- [Request] In the listing below, find the line with "wasm.setup();", then repeat exactly every line from the top through that one.

- [Data]

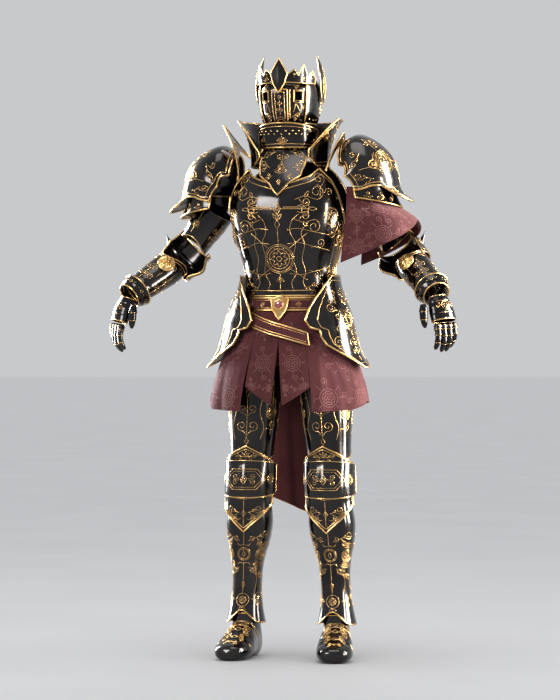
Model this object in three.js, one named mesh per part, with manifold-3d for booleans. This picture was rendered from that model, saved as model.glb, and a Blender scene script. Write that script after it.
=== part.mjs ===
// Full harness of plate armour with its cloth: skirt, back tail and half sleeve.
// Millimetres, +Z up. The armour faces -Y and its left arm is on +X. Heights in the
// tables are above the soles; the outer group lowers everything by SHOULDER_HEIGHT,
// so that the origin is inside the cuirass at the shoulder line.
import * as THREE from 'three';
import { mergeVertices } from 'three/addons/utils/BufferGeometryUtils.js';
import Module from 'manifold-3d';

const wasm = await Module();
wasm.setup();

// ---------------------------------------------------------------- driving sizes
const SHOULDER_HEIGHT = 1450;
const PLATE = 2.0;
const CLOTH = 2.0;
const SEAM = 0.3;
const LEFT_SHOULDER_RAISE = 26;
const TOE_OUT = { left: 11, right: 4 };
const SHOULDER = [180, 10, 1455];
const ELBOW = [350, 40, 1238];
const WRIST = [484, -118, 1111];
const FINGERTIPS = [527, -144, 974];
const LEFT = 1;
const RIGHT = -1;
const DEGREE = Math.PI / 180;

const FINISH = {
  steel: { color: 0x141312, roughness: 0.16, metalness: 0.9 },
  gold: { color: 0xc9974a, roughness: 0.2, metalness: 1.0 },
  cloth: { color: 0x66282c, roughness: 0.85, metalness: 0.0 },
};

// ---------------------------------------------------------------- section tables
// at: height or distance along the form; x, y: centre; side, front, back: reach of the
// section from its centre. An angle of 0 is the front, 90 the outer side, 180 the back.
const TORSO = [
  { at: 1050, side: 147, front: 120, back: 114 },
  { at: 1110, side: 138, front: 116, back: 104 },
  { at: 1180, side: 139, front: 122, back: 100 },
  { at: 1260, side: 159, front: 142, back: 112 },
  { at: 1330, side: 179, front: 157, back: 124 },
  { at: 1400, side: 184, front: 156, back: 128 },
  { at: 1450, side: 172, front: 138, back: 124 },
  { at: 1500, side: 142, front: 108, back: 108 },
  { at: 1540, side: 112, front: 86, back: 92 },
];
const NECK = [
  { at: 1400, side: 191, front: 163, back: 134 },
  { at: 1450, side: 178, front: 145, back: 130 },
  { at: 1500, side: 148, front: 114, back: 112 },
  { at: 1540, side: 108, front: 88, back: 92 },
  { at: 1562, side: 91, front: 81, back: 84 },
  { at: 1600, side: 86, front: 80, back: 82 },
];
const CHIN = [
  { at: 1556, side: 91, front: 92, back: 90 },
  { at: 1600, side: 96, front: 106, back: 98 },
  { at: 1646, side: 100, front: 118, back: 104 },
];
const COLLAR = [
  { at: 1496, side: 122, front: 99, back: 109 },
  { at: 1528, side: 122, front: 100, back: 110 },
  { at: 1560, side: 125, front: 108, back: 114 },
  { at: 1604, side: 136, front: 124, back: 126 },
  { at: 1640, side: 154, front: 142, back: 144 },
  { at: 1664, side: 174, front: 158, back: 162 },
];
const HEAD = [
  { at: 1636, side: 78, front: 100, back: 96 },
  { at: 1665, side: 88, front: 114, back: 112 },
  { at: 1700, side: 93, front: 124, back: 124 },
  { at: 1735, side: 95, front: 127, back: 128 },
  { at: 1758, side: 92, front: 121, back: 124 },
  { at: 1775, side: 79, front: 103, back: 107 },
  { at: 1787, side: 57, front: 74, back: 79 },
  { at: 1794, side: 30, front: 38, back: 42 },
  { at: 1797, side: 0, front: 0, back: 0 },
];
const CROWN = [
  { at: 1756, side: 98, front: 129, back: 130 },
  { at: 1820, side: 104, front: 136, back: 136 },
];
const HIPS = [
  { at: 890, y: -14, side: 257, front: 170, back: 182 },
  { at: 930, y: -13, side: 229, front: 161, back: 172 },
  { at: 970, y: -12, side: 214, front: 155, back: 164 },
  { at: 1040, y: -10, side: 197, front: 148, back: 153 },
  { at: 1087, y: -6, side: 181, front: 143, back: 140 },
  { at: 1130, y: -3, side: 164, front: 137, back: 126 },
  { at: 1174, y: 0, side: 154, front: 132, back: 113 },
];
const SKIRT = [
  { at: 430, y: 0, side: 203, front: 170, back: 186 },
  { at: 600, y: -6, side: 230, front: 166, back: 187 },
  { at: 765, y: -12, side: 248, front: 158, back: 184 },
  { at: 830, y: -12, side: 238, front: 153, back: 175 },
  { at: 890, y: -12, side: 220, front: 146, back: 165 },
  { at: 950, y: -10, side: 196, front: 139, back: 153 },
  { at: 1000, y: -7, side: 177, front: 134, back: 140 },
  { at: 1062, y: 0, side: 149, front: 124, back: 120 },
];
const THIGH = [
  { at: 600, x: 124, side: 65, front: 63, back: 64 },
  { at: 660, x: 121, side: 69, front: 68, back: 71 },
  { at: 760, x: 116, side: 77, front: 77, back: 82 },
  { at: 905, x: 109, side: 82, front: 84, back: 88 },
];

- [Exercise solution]
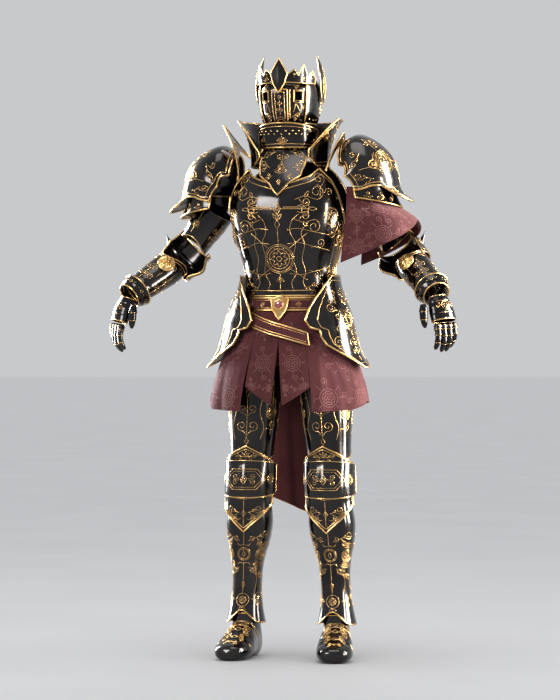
Model this object in three.js, one named mesh per part, with manifold-3d for booleans. This picture was rendered from that model, saved as model.glb, and a Blender scene script. Write that script after it.
=== part.mjs ===
// Full harness of plate armour with its cloth: skirt, back tail and half sleeve.
// Millimetres, +Z up. The armour faces -Y and its left arm is on +X. Heights in the
// tables are above the soles; the outer group lowers everything by SHOULDER_HEIGHT,
// so that the origin is inside the cuirass at the shoulder line.
import * as THREE from 'three';
import { mergeVertices } from 'three/addons/utils/BufferGeometryUtils.js';
import Module from 'manifold-3d';

const wasm = await Module();
wasm.setup();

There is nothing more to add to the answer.